Exercise details: Retype the tail of the data exactly, starting at the line containing "return parts" and stopping at the last line.
## START Dataset content
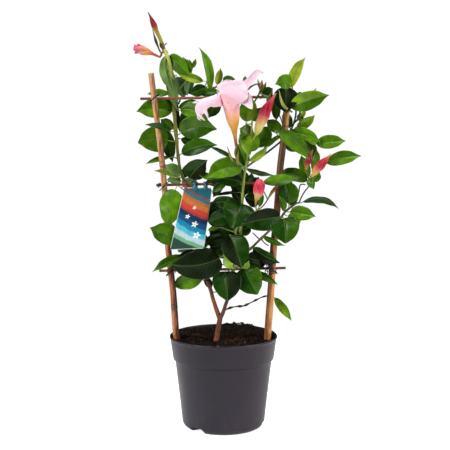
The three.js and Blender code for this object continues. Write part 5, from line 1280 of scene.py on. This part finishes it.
# Calyx points and slender green buds: start, middle and end in the view, radius, tints
SPIKES = {
    "left_vine": [
        ((163.4, 50, 6), (161, 46, 4), (160.2, 40.6, 2), 1.7, (0x4A3A1C, 0x3A2A16, 0x5A4A24)),
        ((163.6, 49, 4), (162.6, 46, 1), (163.4, 42.4, 0), 1.4, (0x6A4A24, 0x5A4A20, 0x4A3A1C)),
        ((163.6, 47, 6), (165.6, 44, 4), (168, 42.6, 2), 0.7, (0x5A4A24, 0x3A2E1C, 0x3A2E1C)),
        ((165, 54, 6), (163.4, 50.6, 6), (162, 47.4, 6), 1.8, (0x9A5A34, 0xA0603C, 0x7A5A34)),
        ((167, 56, 6), (167.2, 52.6, 6), (166.6, 50, 5), 1.2, (0x8A5A34, 0x9A5A3C, 0x8A6A44)),
    ],
    "centre_vine": [
        ((241.8, 168, -16), (234.6, 165, -19),
         (227, 146, -24), 1.5, (0x6A6A2C, 0x8A8438, 0x9A8A3E, 0x6A5424)),
        ((243.6, 169.5, -16), (238, 164.4, -18),
         (238.5, 148.6, -24), 1.6, (0x6E7030, 0x9A9440, 0x8A7A34, 0x5E4820)),
        ((252, 137, -9), (247.5, 131, -14), (245.6, 121.5, -18), 1.4, (0x6A7A34, 0x7A6A34, 0x6A4A3A)),
        ((260.6, 92, -7), (264.4, 86.5, -9), (266.2, 82, -11), 2.0, (0x4A4E14, 0x6A5410, 0x5A3C10)),
        ((260.4, 93, -7), (261.4, 86, -6), (262, 79.6, -6), 2.4, (0x4A4E14, 0x765C12, 0x5A3C10)),
        ((260.2, 91, -7), (259, 85, -2), (257.6, 78.6, 0), 1.5, (0x4A4414, 0x64501A, 0x5A4418)),
        ((259.4, 93, -9), (268.5, 97, -14), (272.5, 90, -17), 1.6, (0x5A6028, 0x7A8034, 0x9A9A48)),
    ],
    "top_right_shoot": [
        ((292, 112, -12), (282.5, 104, -32), (279, 90, -36), 1.9, (0x5A6A28, 0x8A8E38, 0xA0A24A, 0x9AA848)),
        ((300, 109, -8), (299.6, 118, -10), (300.8, 127, -12), 1.3, (0x4A4A24, 0x3A3A20, 0x4A5426)),
    ],
}
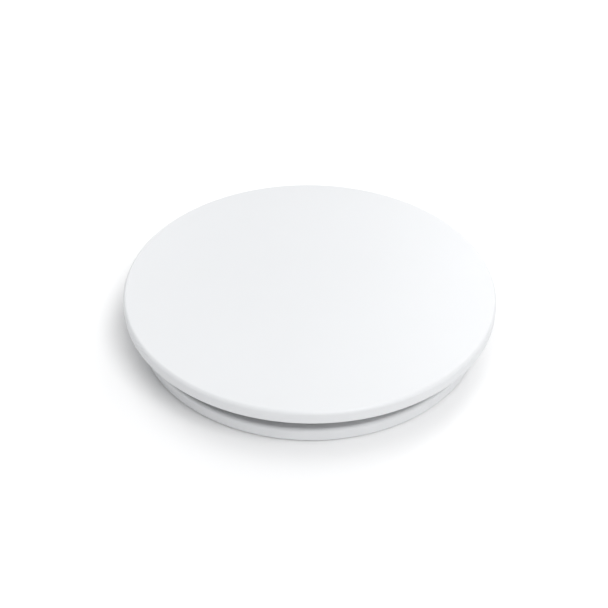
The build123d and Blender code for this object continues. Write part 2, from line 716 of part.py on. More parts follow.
# -------------------------------------------------------------------- output
def nodes():
    """Every sub-part by its node name."""
    seat_z = OUTLET_Z - SEAT_DEPTH
    parts = {
        "cover_plate": cover_plate(),
        "retainer_flange": retainer_flange(),
        "retainer_skirt": retainer_skirt(),
        "ceiling_gasket": ceiling_gasket(),
        "support_cup": support_cup(),
        "cup_lock_ring": cup_lock_ring(),
        "sprinkler_body": sprinkler_body(),
        "seal_film": seal_cone(seat_z, FILM_SHEET),
        "seal_washer": seal_cone(seat_z + FILM_SHEET, WASHER_SHEET),
        "outlet_cap": outlet_cap(),
        "cap_ejector": cap_ejector(),
        "glass_bulb": glass_bulb(),
        "bulb_liquid": bulb_liquid(),
        "compression_screw": compression_screw(),
        "guide_pin_housing": guide_pin_housing(),
        "guide_pin_1": guide_pin(1),
        "guide_pin_2": guide_pin(-1),
        "deflector": deflector(),
    }
    for number, angle in enumerate(around(TAB_COUNT, TAB_FIRST_ANGLE), 1):
        parts[f"solder_tab_{number}"] = solder_tab(angle)
        parts[f"solder_joint_{number}"] = solder_joint(angle)
    for number, angle in enumerate(around(TAB_COUNT, SPRING_FIRST_ANGLE), 1):
        parts[f"ejection_spring_{number}"] = ejection_spring(angle)
    return parts


os.makedirs("parts", exist_ok=True)
for node, shape in nodes().items():
    export_step(shape, f"parts/{node}.step")
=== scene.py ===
import json
import math
import random

import bmesh
import bpy
from mathutils import Matrix, Vector, noise


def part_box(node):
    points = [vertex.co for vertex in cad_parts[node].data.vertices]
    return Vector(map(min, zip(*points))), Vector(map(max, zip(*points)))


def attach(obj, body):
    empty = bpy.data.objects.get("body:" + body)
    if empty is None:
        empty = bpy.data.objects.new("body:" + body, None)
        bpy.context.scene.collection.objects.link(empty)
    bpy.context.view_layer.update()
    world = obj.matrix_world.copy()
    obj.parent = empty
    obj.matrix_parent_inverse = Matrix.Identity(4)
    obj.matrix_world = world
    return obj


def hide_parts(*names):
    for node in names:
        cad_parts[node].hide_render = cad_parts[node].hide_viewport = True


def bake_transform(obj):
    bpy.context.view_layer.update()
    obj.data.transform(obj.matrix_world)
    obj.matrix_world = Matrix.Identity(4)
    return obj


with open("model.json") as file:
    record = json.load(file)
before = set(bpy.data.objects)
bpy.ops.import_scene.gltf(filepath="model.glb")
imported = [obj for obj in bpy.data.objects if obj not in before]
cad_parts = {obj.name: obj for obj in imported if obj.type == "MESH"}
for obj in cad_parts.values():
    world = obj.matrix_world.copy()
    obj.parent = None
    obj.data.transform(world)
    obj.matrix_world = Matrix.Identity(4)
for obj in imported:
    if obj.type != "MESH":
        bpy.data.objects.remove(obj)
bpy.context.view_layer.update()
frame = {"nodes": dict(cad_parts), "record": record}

MM = 0.001
FULL_TURN = 2 * math.pi
SEGMENTS = 288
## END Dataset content
Exercise output:
    return parts


os.makedirs("parts", exist_ok=True)
for node, shape in nodes().items():
    export_step(shape, f"parts/{node}.step")
=== scene.py ===
import json
import math
import random

import bmesh
import bpy
from mathutils import Matrix, Vector, noise


def part_box(node):
    points = [vertex.co for vertex in cad_parts[node].data.vertices]
    return Vector(map(min, zip(*points))), Vector(map(max, zip(*points)))


def attach(obj, body):
    empty = bpy.data.objects.get("body:" + body)
    if empty is None:
        empty = bpy.data.objects.new("body:" + body, None)
        bpy.context.scene.collection.objects.link(empty)
    bpy.context.view_layer.update()
    world = obj.matrix_world.copy()
    obj.parent = empty
    obj.matrix_parent_inverse = Matrix.Identity(4)
    obj.matrix_world = world
    return obj


def hide_parts(*names):
    for node in names:
        cad_parts[node].hide_render = cad_parts[node].hide_viewport = True


def bake_transform(obj):
    bpy.context.view_layer.update()
    obj.data.transform(obj.matrix_world)
    obj.matrix_world = Matrix.Identity(4)
    return obj


with open("model.json") as file:
    record = json.load(file)
before = set(bpy.data.objects)
bpy.ops.import_scene.gltf(filepath="model.glb")
imported = [obj for obj in bpy.data.objects if obj not in before]
cad_parts = {obj.name: obj for obj in imported if obj.type == "MESH"}
for obj in cad_parts.values():
    world = obj.matrix_world.copy()
    obj.parent = None
    obj.data.transform(world)
    obj.matrix_world = Matrix.Identity(4)
for obj in imported:
    if obj.type != "MESH":
        bpy.data.objects.remove(obj)
bpy.context.view_layer.update()
frame = {"nodes": dict(cad_parts), "record": record}

MM = 0.001
FULL_TURN = 2 * math.pi
SEGMENTS = 288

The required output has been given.